Task requirements
Please give the listing again in its entirety, exactly as written.

##### Material provided

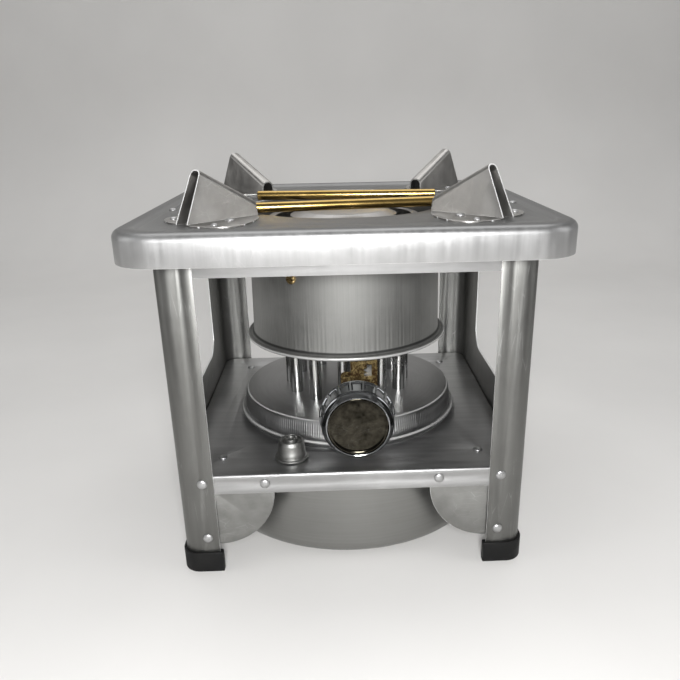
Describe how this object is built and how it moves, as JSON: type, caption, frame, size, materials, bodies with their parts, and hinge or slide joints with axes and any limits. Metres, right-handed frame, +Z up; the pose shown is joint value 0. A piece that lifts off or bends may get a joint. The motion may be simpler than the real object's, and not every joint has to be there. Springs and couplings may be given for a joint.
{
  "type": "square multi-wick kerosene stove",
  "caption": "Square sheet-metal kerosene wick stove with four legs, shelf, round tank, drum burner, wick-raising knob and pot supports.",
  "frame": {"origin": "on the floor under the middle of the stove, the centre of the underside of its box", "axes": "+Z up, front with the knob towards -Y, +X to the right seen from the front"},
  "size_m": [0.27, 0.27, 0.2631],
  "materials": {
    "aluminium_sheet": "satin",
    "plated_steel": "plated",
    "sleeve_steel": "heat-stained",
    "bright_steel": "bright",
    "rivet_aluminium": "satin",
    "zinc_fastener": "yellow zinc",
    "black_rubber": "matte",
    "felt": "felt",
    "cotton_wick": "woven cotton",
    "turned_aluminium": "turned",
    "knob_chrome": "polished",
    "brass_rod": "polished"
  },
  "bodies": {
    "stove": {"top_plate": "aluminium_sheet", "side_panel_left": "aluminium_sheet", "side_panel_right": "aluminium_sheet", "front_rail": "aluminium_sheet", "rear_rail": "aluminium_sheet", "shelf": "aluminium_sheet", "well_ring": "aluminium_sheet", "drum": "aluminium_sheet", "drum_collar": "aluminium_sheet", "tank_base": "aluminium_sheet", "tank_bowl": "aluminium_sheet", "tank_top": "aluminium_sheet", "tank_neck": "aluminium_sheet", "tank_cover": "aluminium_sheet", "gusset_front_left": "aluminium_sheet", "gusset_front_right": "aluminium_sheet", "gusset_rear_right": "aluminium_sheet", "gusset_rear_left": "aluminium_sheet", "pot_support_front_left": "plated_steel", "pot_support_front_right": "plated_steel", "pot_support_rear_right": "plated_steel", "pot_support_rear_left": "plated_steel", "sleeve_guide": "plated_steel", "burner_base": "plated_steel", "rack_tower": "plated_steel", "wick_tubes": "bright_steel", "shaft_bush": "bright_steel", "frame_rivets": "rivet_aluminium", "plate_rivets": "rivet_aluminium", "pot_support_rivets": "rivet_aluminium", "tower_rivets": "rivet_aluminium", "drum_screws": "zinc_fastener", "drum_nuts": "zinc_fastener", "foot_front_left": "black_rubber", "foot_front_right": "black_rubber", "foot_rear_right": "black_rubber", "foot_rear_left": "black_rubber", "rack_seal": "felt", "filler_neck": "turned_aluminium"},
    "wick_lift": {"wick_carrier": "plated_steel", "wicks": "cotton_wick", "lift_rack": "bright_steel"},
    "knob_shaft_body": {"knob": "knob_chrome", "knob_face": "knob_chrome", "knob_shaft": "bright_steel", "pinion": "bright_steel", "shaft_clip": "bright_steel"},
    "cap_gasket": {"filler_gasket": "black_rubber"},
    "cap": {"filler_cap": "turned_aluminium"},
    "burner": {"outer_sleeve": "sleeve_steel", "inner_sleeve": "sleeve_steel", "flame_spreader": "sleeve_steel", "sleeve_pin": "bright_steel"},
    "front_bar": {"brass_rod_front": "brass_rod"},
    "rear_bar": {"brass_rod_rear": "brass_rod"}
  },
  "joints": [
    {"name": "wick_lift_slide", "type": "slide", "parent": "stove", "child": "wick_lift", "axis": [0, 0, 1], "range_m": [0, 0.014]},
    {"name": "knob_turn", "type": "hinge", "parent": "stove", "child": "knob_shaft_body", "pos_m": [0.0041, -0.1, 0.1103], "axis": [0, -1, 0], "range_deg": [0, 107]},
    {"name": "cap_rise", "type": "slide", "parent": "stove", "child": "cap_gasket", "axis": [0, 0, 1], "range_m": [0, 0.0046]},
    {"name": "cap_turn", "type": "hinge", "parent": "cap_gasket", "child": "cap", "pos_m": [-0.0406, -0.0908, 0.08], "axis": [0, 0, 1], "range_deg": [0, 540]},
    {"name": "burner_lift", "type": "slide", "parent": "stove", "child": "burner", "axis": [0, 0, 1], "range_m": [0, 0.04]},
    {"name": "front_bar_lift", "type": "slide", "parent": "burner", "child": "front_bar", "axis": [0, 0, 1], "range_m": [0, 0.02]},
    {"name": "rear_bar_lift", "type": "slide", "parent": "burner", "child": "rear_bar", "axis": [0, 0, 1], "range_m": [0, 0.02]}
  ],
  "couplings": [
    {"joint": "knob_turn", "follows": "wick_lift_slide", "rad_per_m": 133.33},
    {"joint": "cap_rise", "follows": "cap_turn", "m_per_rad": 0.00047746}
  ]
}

##########

Correct response
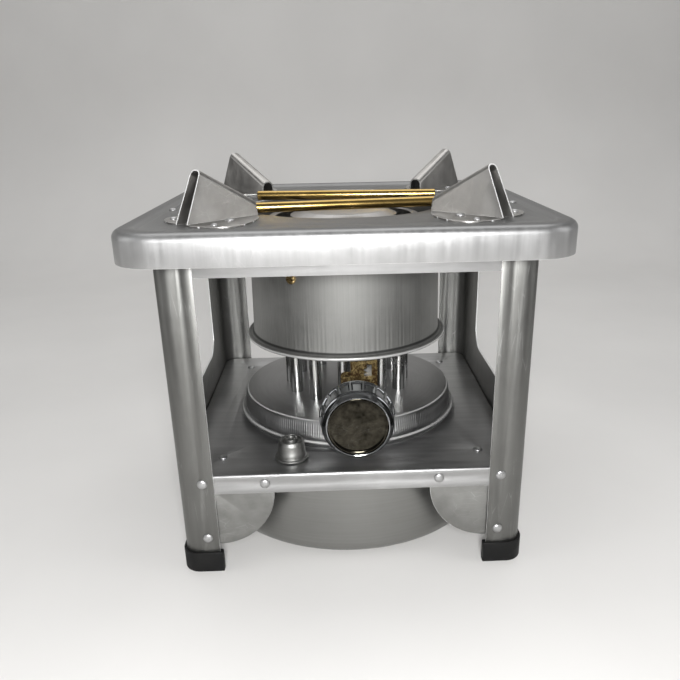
Describe how this object is built and how it moves, as JSON: type, caption, frame, size, materials, bodies with their parts, and hinge or slide joints with axes and any limits. Metres, right-handed frame, +Z up; the pose shown is joint value 0. A piece that lifts off or bends may get a joint. The motion may be simpler than the real object's, and not every joint has to be there. Springs and couplings may be given for a joint.
{
  "type": "square multi-wick kerosene stove",
  "caption": "Square sheet-metal kerosene wick stove with four legs, shelf, round tank, drum burner, wick-raising knob and pot supports.",
  "frame": {"origin": "on the floor under the middle of the stove, the centre of the underside of its box", "axes": "+Z up, front with the knob towards -Y, +X to the right seen from the front"},
  "size_m": [0.27, 0.27, 0.2631],
  "materials": {
    "aluminium_sheet": "satin",
    "plated_steel": "plated",
    "sleeve_steel": "heat-stained",
    "bright_steel": "bright",
    "rivet_aluminium": "satin",
    "zinc_fastener": "yellow zinc",
    "black_rubber": "matte",
    "felt": "felt",
    "cotton_wick": "woven cotton",
    "turned_aluminium": "turned",
    "knob_chrome": "polished",
    "brass_rod": "polished"
  },
  "bodies": {
    "stove": {"top_plate": "aluminium_sheet", "side_panel_left": "aluminium_sheet", "side_panel_right": "aluminium_sheet", "front_rail": "aluminium_sheet", "rear_rail": "aluminium_sheet", "shelf": "aluminium_sheet", "well_ring": "aluminium_sheet", "drum": "aluminium_sheet", "drum_collar": "aluminium_sheet", "tank_base": "aluminium_sheet", "tank_bowl": "aluminium_sheet", "tank_top": "aluminium_sheet", "tank_neck": "aluminium_sheet", "tank_cover": "aluminium_sheet", "gusset_front_left": "aluminium_sheet", "gusset_front_right": "aluminium_sheet", "gusset_rear_right": "aluminium_sheet", "gusset_rear_left": "aluminium_sheet", "pot_support_front_left": "plated_steel", "pot_support_front_right": "plated_steel", "pot_support_rear_right": "plated_steel", "pot_support_rear_left": "plated_steel", "sleeve_guide": "plated_steel", "burner_base": "plated_steel", "rack_tower": "plated_steel", "wick_tubes": "bright_steel", "shaft_bush": "bright_steel", "frame_rivets": "rivet_aluminium", "plate_rivets": "rivet_aluminium", "pot_support_rivets": "rivet_aluminium", "tower_rivets": "rivet_aluminium", "drum_screws": "zinc_fastener", "drum_nuts": "zinc_fastener", "foot_front_left": "black_rubber", "foot_front_right": "black_rubber", "foot_rear_right": "black_rubber", "foot_rear_left": "black_rubber", "rack_seal": "felt", "filler_neck": "turned_aluminium"},
    "wick_lift": {"wick_carrier": "plated_steel", "wicks": "cotton_wick", "lift_rack": "bright_steel"},
    "knob_shaft_body": {"knob": "knob_chrome", "knob_face": "knob_chrome", "knob_shaft": "bright_steel", "pinion": "bright_steel", "shaft_clip": "bright_steel"},
    "cap_gasket": {"filler_gasket": "black_rubber"},
    "cap": {"filler_cap": "turned_aluminium"},
    "burner": {"outer_sleeve": "sleeve_steel", "inner_sleeve": "sleeve_steel", "flame_spreader": "sleeve_steel", "sleeve_pin": "bright_steel"},
    "front_bar": {"brass_rod_front": "brass_rod"},
    "rear_bar": {"brass_rod_rear": "brass_rod"}
  },
  "joints": [
    {"name": "wick_lift_slide", "type": "slide", "parent": "stove", "child": "wick_lift", "axis": [0, 0, 1], "range_m": [0, 0.014]},
    {"name": "knob_turn", "type": "hinge", "parent": "stove", "child": "knob_shaft_body", "pos_m": [0.0041, -0.1, 0.1103], "axis": [0, -1, 0], "range_deg": [0, 107]},
    {"name": "cap_rise", "type": "slide", "parent": "stove", "child": "cap_gasket", "axis": [0, 0, 1], "range_m": [0, 0.0046]},
    {"name": "cap_turn", "type": "hinge", "parent": "cap_gasket", "child": "cap", "pos_m": [-0.0406, -0.0908, 0.08], "axis": [0, 0, 1], "range_deg": [0, 540]},
    {"name": "burner_lift", "type": "slide", "parent": "stove", "child": "burner", "axis": [0, 0, 1], "range_m": [0, 0.04]},
    {"name": "front_bar_lift", "type": "slide", "parent": "burner", "child": "front_bar", "axis": [0, 0, 1], "range_m": [0, 0.02]},
    {"name": "rear_bar_lift", "type": "slide", "parent": "burner", "child": "rear_bar", "axis": [0, 0, 1], "range_m": [0, 0.02]}
  ],
  "couplings": [
    {"joint": "knob_turn", "follows": "wick_lift_slide", "rad_per_m": 133.33},
    {"joint": "cap_rise", "follows": "cap_turn", "m_per_rad": 0.00047746}
  ]
}